**Rows from a 3D modeling dataset:**
────────────────────────────────────────
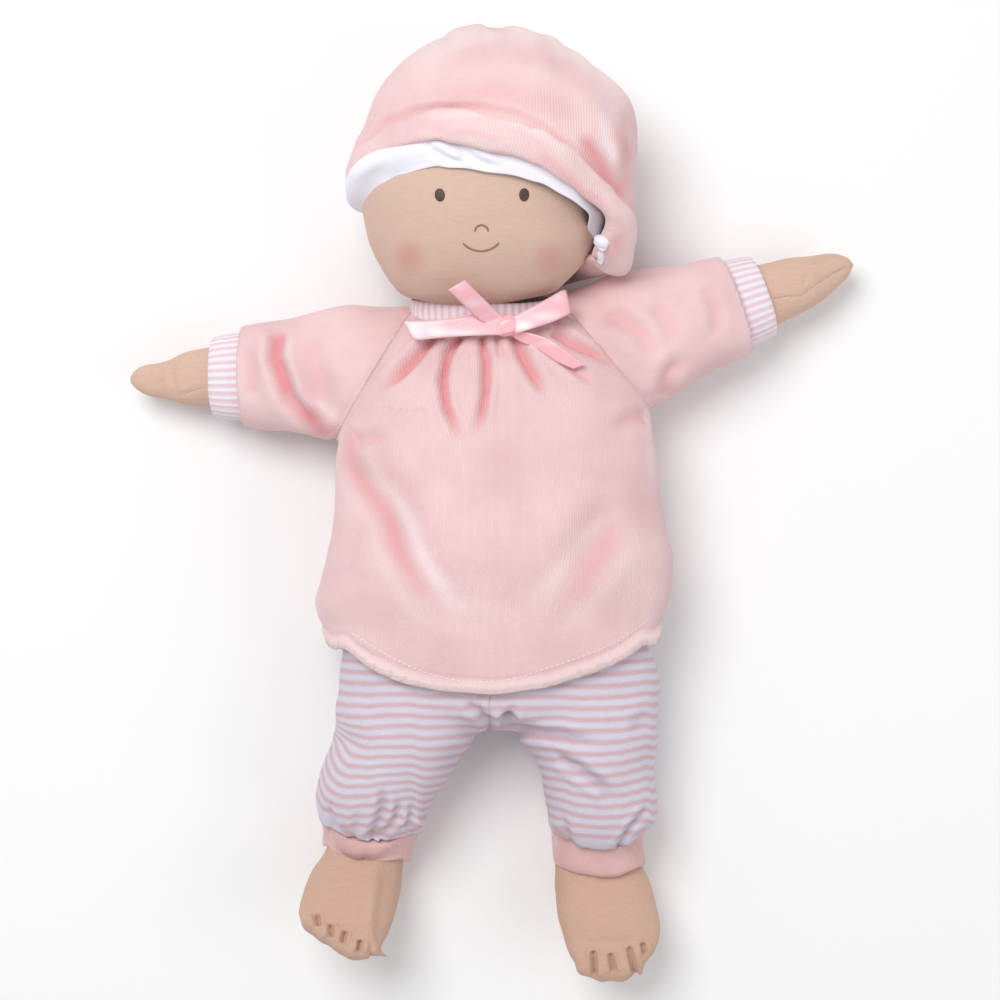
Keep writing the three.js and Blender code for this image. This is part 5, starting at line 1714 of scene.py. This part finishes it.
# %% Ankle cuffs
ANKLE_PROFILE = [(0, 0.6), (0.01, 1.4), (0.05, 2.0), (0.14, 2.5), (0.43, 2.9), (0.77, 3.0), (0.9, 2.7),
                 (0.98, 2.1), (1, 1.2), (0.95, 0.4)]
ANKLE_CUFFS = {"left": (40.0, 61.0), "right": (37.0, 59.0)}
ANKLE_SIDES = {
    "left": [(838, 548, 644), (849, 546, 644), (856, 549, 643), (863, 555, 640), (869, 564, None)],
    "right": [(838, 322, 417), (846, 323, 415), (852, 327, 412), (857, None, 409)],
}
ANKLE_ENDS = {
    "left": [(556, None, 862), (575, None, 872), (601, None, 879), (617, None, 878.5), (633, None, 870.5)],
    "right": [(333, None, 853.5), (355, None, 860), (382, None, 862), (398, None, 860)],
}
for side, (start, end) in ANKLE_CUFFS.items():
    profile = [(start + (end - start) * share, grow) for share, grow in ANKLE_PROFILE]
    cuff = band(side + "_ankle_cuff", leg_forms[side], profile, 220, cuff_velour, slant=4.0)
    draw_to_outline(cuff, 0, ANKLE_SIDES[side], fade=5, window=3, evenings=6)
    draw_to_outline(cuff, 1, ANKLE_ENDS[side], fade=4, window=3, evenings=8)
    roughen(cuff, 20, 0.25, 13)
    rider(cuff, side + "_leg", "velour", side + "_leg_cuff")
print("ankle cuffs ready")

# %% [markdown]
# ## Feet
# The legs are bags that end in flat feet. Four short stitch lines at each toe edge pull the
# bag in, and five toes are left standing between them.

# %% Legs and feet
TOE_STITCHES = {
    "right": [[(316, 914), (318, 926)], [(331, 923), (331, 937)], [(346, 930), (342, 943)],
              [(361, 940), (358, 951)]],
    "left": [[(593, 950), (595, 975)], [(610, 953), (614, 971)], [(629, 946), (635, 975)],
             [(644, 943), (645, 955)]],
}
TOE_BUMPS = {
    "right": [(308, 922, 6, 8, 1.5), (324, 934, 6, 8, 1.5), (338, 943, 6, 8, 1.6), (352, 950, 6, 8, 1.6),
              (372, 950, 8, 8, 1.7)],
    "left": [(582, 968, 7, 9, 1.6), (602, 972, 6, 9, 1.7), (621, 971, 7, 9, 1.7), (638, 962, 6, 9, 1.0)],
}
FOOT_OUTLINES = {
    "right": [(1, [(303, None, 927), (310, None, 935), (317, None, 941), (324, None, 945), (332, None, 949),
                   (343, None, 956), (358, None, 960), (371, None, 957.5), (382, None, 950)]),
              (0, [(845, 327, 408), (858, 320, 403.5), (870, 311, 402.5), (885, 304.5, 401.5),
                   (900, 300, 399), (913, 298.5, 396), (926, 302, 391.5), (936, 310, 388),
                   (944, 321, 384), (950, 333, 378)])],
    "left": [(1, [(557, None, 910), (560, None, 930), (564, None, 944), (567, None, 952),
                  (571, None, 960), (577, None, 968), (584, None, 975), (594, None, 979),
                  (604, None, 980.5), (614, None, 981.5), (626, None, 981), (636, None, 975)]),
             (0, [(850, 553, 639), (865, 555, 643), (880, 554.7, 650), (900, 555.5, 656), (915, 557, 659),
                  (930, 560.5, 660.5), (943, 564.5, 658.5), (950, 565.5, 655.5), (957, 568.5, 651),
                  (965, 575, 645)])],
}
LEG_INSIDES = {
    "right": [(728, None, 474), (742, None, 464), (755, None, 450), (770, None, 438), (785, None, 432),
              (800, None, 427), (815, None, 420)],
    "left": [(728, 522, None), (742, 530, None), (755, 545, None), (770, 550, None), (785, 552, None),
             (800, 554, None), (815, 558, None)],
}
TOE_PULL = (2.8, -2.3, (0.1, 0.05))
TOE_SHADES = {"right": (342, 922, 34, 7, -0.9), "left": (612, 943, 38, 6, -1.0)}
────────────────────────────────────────
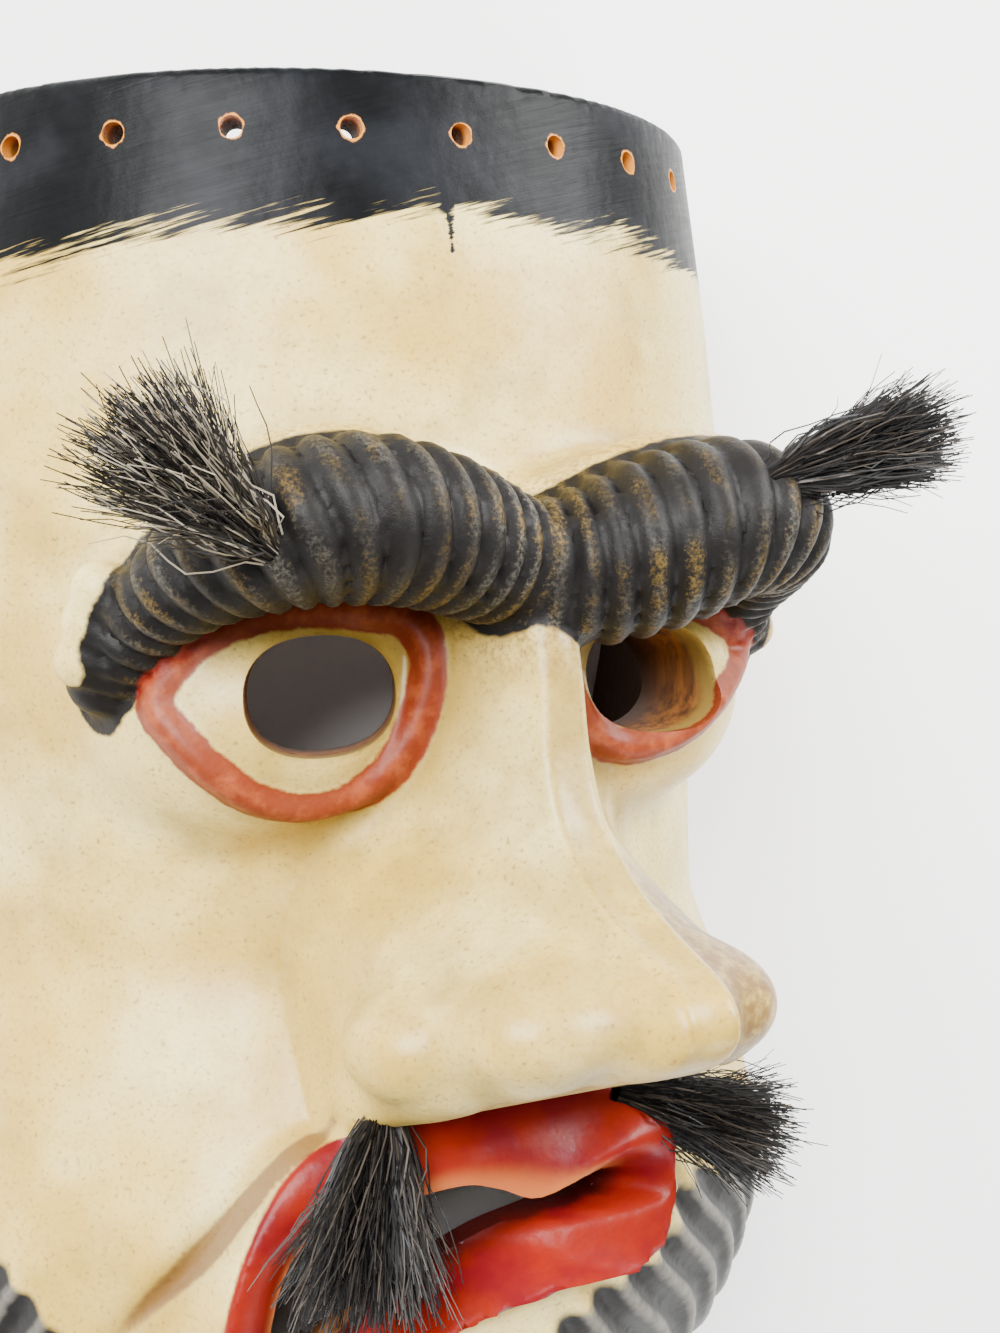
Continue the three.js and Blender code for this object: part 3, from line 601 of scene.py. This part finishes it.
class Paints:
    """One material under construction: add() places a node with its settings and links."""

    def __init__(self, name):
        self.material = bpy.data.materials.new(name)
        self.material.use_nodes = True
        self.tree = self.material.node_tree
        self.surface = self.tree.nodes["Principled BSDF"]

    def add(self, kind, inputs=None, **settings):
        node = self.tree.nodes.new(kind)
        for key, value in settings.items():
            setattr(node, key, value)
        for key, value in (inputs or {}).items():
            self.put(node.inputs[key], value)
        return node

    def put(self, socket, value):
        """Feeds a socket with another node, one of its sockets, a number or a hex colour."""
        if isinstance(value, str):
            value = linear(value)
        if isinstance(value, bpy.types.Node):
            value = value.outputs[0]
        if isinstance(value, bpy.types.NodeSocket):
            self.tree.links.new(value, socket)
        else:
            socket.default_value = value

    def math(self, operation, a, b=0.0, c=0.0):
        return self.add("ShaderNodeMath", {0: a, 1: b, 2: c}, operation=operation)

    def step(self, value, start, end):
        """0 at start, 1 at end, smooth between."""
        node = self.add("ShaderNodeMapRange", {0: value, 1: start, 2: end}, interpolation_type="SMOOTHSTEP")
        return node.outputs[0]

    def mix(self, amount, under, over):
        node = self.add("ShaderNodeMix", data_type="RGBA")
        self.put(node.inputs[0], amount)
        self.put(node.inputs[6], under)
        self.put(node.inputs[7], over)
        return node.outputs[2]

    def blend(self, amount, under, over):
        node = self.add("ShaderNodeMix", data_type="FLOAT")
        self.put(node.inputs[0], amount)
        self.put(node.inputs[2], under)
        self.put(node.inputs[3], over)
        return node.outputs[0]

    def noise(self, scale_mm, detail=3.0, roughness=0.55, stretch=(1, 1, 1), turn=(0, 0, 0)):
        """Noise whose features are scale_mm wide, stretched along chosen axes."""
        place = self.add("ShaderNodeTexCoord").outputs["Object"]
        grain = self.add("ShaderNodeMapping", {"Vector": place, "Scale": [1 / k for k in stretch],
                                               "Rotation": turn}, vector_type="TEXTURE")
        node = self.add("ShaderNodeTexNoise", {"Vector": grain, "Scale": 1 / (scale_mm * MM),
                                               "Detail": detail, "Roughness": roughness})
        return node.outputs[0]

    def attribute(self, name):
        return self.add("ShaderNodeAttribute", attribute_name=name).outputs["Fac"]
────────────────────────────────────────
**PROBLEM TO WORK ON:**
Check each line of the records for the word "code" and extract those that contain it.

**FULL ANSWER:**
Keep writing the three.js and Blender code for this image. This is part 5, starting at line 1714 of scene.py. This part finishes it.
Continue the three.js and Blender code for this object: part 3, from line 601 of scene.py. This part finishes it.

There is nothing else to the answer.